Through the Euro, now a major international currency, the link is made quite naturally with Europe’s other great challenge for the 2010-2010 decade, Europe’s role in the world. As indicated earlier, the crisis represents a unique historical opportunity for Europeans to reposition themselves as one of the major forces shaping the coming century. We’ve already reviewed the advantages of Europe here, and it is certainly in targeting the international monetary system’s imperative reconstruction that this role will evolve. Then, towards the middle of the decade, due to U.S. withdrawal from Europe and rising risks (more or less serious depending on the scenario), it will be time to merge the United Kingdom with a true leap ahead in joint defence. Until then, the joint diplomatic service, a useful development from the Lisbon Treaty, will have started to generate “the joint diplomatic interest”³ on a daily basis, whatever the worth of the High Representative who is supposed to lead.

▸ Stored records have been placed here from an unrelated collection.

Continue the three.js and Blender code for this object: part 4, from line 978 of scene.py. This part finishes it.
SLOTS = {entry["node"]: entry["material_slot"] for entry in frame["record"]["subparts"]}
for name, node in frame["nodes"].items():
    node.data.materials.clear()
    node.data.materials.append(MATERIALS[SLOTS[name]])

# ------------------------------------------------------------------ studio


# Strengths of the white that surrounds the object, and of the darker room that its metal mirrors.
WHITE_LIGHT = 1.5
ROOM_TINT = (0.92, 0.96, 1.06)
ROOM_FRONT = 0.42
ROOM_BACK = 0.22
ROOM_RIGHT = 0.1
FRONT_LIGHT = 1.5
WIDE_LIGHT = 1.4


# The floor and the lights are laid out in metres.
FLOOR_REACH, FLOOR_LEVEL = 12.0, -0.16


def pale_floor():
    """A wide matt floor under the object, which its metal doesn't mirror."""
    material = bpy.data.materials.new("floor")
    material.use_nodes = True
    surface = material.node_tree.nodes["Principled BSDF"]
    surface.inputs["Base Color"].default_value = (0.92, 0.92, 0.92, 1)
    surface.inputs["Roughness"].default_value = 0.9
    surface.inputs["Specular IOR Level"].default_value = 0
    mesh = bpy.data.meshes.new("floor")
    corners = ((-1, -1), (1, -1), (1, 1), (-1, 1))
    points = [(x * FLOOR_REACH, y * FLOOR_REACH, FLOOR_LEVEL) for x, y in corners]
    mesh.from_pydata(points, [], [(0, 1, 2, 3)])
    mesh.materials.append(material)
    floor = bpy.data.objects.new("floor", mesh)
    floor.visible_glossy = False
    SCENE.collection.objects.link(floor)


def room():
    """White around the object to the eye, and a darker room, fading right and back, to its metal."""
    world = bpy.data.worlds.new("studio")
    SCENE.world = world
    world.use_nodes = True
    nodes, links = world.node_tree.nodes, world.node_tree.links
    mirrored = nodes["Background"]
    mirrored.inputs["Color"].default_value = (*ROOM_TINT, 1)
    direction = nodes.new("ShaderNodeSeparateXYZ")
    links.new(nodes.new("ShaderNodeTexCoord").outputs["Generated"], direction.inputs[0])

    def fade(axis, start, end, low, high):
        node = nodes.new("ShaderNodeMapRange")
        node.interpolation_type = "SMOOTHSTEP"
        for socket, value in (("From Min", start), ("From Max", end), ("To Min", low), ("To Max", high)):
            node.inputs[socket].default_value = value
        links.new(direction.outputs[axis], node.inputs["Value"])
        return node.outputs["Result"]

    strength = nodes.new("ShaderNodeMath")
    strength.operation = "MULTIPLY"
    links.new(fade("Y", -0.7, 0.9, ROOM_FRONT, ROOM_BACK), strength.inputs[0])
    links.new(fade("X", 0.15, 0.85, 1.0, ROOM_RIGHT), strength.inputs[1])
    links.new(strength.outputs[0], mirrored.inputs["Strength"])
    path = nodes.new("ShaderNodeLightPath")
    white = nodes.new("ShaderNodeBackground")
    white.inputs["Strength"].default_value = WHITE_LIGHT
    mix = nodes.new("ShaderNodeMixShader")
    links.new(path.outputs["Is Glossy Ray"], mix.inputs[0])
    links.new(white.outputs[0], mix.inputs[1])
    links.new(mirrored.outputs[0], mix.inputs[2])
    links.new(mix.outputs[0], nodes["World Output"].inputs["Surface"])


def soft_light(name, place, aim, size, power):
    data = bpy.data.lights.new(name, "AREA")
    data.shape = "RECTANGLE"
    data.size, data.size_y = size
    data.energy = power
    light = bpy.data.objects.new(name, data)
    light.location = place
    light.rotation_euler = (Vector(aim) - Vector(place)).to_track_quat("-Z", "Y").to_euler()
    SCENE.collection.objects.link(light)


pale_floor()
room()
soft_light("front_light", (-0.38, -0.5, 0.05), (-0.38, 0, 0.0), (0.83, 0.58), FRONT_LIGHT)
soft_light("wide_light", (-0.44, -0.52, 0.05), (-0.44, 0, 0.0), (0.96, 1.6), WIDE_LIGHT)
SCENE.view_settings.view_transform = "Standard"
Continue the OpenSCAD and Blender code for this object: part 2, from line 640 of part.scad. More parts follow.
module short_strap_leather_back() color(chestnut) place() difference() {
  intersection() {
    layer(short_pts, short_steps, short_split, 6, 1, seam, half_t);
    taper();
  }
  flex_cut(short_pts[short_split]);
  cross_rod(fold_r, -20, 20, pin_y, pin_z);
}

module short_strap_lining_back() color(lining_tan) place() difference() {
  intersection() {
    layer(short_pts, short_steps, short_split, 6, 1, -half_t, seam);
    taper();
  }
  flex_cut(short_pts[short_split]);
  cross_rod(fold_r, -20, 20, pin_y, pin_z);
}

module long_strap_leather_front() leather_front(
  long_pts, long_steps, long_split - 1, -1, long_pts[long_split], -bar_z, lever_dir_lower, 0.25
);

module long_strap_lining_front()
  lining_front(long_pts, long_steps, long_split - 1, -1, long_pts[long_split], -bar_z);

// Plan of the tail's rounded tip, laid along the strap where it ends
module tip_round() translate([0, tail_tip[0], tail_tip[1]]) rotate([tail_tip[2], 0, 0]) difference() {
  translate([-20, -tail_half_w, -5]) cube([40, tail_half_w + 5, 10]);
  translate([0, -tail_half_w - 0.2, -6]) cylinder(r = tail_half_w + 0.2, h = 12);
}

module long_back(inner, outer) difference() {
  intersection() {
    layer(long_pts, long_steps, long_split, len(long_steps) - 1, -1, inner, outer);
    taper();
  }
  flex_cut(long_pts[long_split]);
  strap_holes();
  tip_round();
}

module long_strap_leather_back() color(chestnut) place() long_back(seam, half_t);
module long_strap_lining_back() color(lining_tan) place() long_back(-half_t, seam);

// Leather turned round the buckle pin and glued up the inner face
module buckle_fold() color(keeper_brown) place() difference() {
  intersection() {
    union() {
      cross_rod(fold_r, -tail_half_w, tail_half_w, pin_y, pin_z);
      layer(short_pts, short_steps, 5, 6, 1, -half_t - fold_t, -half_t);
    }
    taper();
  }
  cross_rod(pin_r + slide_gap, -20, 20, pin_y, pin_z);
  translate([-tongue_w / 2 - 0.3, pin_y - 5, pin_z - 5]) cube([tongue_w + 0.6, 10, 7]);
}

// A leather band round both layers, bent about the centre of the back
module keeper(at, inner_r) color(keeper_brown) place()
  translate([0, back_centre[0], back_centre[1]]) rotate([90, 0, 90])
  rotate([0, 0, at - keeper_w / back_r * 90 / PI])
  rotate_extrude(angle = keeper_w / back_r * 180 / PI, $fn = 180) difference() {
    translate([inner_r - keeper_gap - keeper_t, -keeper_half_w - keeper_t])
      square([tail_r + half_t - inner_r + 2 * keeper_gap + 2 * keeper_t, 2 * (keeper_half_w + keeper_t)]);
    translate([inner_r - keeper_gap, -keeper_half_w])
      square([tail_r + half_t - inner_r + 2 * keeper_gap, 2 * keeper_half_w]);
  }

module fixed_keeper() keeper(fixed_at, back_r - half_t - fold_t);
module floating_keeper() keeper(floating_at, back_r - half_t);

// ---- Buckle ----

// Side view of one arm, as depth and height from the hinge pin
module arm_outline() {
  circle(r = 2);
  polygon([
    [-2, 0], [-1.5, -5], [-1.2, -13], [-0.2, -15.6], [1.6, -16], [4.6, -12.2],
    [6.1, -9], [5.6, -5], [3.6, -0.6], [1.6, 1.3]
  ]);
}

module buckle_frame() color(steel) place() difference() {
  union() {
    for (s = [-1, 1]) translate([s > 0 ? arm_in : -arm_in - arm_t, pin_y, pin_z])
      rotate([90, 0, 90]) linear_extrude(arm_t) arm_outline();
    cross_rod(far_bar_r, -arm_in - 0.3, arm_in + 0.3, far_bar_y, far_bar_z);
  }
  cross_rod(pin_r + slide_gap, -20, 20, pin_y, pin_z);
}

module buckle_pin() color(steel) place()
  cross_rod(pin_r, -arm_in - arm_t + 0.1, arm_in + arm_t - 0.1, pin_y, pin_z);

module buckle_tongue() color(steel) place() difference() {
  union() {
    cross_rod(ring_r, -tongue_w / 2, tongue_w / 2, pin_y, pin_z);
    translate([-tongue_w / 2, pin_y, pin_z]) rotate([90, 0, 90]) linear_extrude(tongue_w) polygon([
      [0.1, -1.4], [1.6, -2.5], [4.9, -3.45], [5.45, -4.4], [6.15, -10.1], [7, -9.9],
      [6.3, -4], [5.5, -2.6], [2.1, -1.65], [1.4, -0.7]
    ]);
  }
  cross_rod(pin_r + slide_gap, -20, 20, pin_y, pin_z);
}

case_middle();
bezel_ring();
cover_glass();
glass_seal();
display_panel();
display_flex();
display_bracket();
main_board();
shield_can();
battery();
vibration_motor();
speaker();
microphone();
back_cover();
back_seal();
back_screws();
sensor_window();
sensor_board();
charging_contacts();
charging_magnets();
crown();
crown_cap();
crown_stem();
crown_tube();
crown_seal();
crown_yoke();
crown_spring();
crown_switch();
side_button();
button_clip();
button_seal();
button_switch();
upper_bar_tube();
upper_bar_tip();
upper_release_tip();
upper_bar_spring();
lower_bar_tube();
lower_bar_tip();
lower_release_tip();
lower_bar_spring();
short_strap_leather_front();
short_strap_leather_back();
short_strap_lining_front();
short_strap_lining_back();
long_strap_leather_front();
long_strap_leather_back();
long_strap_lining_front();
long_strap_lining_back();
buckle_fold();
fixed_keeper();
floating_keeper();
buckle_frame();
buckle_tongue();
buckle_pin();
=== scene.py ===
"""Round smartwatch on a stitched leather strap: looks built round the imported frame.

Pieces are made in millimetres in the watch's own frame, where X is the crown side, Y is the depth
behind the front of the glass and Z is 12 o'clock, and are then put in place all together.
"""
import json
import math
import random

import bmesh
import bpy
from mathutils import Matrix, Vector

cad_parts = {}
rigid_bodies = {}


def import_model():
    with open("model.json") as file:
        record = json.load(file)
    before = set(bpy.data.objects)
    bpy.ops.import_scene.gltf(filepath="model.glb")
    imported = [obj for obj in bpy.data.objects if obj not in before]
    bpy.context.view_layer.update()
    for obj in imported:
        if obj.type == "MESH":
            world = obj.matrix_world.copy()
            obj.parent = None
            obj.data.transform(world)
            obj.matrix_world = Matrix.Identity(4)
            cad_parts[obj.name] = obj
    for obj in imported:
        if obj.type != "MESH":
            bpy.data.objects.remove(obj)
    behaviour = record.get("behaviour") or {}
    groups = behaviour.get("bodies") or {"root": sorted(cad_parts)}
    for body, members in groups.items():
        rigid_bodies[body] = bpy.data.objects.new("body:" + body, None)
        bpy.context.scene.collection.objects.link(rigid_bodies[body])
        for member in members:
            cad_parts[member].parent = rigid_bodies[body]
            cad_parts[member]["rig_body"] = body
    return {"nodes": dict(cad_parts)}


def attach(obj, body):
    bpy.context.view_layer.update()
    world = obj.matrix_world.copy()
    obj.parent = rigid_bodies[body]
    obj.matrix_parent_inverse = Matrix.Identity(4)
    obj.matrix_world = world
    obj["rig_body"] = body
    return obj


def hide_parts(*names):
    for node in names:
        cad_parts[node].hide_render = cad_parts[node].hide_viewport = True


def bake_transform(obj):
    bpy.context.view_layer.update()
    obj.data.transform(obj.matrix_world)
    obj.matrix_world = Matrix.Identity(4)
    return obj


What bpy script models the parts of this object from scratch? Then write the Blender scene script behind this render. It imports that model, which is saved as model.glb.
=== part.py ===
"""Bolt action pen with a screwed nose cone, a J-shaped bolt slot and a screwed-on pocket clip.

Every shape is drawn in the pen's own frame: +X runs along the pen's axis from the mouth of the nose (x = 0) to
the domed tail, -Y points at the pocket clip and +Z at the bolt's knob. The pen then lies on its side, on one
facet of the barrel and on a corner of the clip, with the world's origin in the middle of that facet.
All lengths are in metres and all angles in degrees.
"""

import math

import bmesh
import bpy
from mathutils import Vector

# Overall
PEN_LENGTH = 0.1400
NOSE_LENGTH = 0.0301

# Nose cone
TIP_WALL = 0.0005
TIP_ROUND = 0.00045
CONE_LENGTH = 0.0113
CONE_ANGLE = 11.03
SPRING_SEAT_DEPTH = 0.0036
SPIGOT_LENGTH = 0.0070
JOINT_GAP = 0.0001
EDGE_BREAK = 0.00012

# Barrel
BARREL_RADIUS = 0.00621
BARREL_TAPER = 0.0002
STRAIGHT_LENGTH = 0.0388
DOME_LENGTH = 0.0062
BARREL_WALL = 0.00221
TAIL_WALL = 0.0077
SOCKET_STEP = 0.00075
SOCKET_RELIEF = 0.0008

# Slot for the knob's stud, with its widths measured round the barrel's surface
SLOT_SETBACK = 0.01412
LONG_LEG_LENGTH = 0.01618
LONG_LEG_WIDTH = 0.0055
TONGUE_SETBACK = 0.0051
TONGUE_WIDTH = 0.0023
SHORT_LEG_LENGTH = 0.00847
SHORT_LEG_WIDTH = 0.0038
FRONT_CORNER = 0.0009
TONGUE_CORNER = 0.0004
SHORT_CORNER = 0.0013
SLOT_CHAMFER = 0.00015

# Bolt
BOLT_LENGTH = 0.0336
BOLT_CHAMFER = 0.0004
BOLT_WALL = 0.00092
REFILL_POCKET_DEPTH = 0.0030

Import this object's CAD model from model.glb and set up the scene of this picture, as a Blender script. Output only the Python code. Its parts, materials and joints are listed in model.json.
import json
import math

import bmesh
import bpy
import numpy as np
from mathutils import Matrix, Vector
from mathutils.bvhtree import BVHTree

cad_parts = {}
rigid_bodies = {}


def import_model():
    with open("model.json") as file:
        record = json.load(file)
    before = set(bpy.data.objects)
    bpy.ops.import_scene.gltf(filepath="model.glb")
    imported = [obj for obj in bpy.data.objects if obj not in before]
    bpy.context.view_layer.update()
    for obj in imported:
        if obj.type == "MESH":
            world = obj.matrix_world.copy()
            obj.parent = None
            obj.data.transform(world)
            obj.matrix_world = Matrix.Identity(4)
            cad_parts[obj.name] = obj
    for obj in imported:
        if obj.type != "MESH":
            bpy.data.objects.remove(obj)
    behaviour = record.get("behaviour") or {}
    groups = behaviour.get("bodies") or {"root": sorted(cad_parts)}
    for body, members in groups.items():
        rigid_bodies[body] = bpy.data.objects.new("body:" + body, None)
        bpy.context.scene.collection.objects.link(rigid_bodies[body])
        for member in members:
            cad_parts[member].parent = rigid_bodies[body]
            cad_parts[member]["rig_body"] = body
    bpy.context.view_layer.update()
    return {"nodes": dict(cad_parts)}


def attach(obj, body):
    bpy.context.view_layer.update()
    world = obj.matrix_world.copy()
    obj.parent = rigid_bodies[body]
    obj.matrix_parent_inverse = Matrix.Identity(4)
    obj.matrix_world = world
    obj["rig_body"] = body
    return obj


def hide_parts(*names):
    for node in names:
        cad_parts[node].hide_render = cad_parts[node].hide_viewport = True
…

After the middle of the decade, it will be necessary, of course, to move up a gear to take on the European role in the world if we want to avoid the world taking the tragic path to the following decade.
¹ Which represents the future of the European institutional system not only because it has exited the archaic trinity of Brussels-Luxembourg-Strasbourg, but also its method of recruitment bans careers and immunity for life like the traditional EU system.
² A process that can only come from below, from citizens and which has been in continuous development since the early 1990s: increasing power from the Erasmus generations, internet development and related lowering of the costs of organizational development on a European scale, collapse of the national political classes’ credibility, widespread perception of the growing importance of European decisions. On this last point, the crisis has done a great service for the Eurozone.
³ This is where the institutions are unbeatable, they automatically create their own raison d’être.